Refusing to choose a point on the frontier — insisting on “all of the above” — is how projects fail. You cannot have the fastest, cheapest, simplest, safest, and most flexible solution simultaneously. The constraints do not let you.

Pretending otherwise is not ambition. It is denial.

The choice between frontier options is a real choice, and it is yours to make. State which dimension you are prioritizing and why. The next person will understand the decision even if they would have chosen differently.

Trade-offs are not failures#

A design that has trade-offs is a design that has understood the problem. A design that claims no trade-offs has either lied to you or has not yet been thought through.

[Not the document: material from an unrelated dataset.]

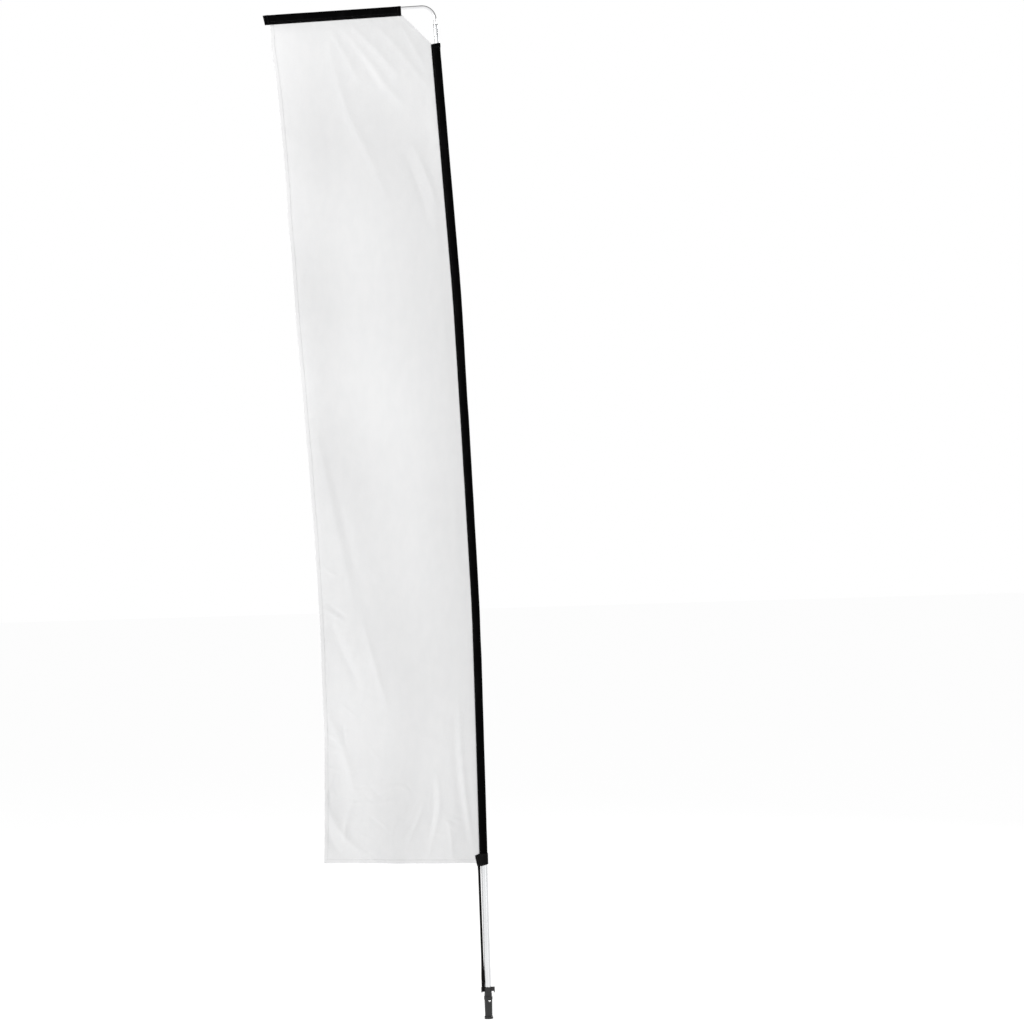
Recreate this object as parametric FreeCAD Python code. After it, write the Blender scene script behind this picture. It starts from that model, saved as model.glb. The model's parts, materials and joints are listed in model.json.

When someone presents a “best of both worlds” solution, ask what it costs. There is always a cost. If you cannot find it, you have not looked hard enough.

Negotiating constraints#

Some constraints are firm. Others are soft, even if they were stated firmly. Knowing which is which is part of the job.

Push back with evidence#

If a deadline is hurting the quality of the work, do not just complain. Show what hitting the deadline costs — concretely. “If we ship in two weeks, we cut features A and B and accept ten known bugs. If we ship in four weeks, we ship all features and the bug count is two.” That is a negotiation. “We need more time” is not.

Pick what to negotiate#

You cannot push back on everything. Each negotiation costs trust and attention. Choose the one or two constraints that genuinely move the outcome, and accept the rest.

Sometimes the answer is no#

A pushback can fail. The constraint stays. That is not a setback — it is information. Now you know the constraint is real, and you can stop wishing it were not.

The mindset#

The engineer who hears “we only have two weeks” and groans is hearing a curse. The engineer who hears “we only have two weeks” and starts asking which features matter most is hearing the problem definition. Same words. Different relationship with constraints.

Good engineering is constrained optimization. The art is in finding the best achievable point, not in lamenting the points you cannot reach.